> _EXERCISE GOAL_: Copy the data word for word, keeping every line.

> _GIVEN INFORMATION_:
----
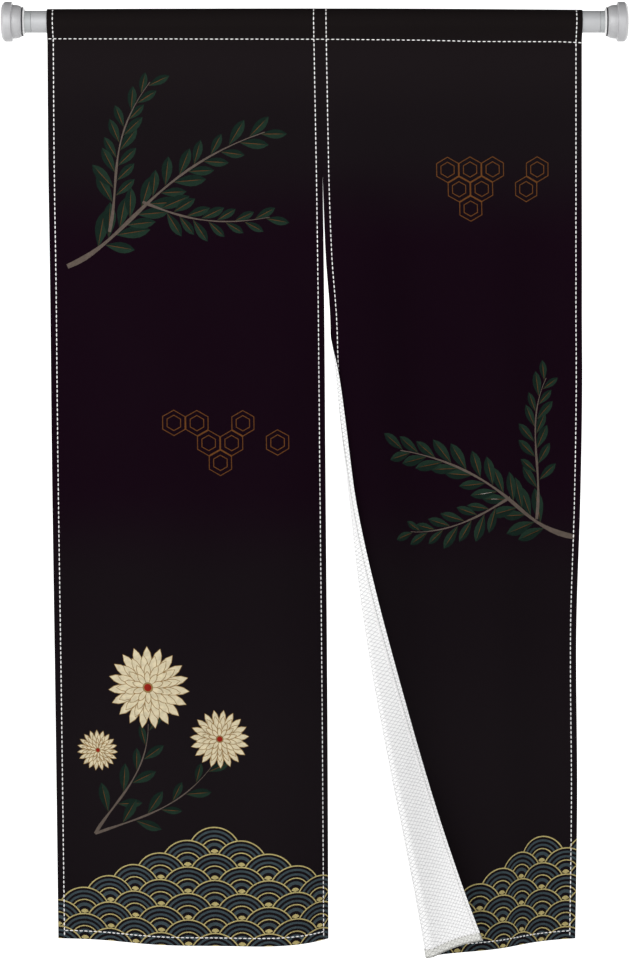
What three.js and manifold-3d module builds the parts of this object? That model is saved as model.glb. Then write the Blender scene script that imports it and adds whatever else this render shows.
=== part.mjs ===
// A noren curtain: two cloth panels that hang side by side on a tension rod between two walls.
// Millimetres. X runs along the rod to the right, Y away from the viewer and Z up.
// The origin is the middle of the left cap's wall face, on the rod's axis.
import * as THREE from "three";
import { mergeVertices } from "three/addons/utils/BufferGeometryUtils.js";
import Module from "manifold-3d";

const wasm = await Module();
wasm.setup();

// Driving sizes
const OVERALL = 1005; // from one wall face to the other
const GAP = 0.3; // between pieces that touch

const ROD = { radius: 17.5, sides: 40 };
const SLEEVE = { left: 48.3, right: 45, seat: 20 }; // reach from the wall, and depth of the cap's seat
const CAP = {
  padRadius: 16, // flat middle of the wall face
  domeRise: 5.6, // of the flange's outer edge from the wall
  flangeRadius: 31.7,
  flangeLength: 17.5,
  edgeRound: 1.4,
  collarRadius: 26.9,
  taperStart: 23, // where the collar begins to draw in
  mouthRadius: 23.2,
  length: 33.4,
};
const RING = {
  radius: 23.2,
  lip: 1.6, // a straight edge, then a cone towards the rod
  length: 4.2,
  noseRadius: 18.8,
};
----
> _EXERCISE ANSWER_:
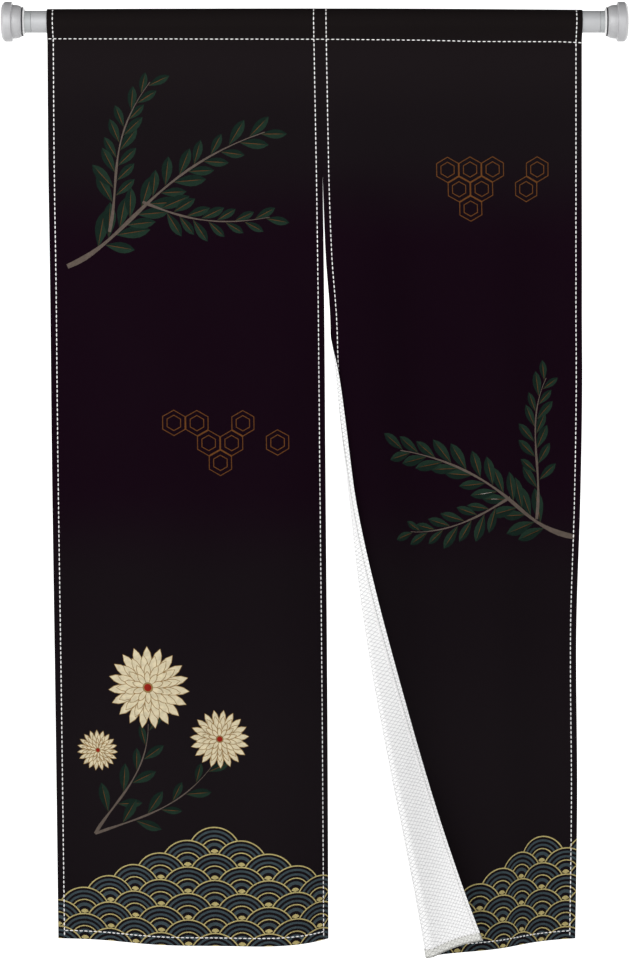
What three.js and manifold-3d module builds the parts of this object? That model is saved as model.glb. Then write the Blender scene script that imports it and adds whatever else this render shows.
=== part.mjs ===
// A noren curtain: two cloth panels that hang side by side on a tension rod between two walls.
// Millimetres. X runs along the rod to the right, Y away from the viewer and Z up.
// The origin is the middle of the left cap's wall face, on the rod's axis.
import * as THREE from "three";
import { mergeVertices } from "three/addons/utils/BufferGeometryUtils.js";
import Module from "manifold-3d";

const wasm = await Module();
wasm.setup();

// Driving sizes
const OVERALL = 1005; // from one wall face to the other
const GAP = 0.3; // between pieces that touch

const ROD = { radius: 17.5, sides: 40 };
const SLEEVE = { left: 48.3, right: 45, seat: 20 }; // reach from the wall, and depth of the cap's seat
const CAP = {
  padRadius: 16, // flat middle of the wall face
  domeRise: 5.6, // of the flange's outer edge from the wall
  flangeRadius: 31.7,
  flangeLength: 17.5,
  edgeRound: 1.4,
  collarRadius: 26.9,
  taperStart: 23, // where the collar begins to draw in
  mouthRadius: 23.2,
  length: 33.4,
};
const RING = {
  radius: 23.2,
  lip: 1.6, // a straight edge, then a cone towards the rod
  length: 4.2,
  noseRadius: 18.8,
};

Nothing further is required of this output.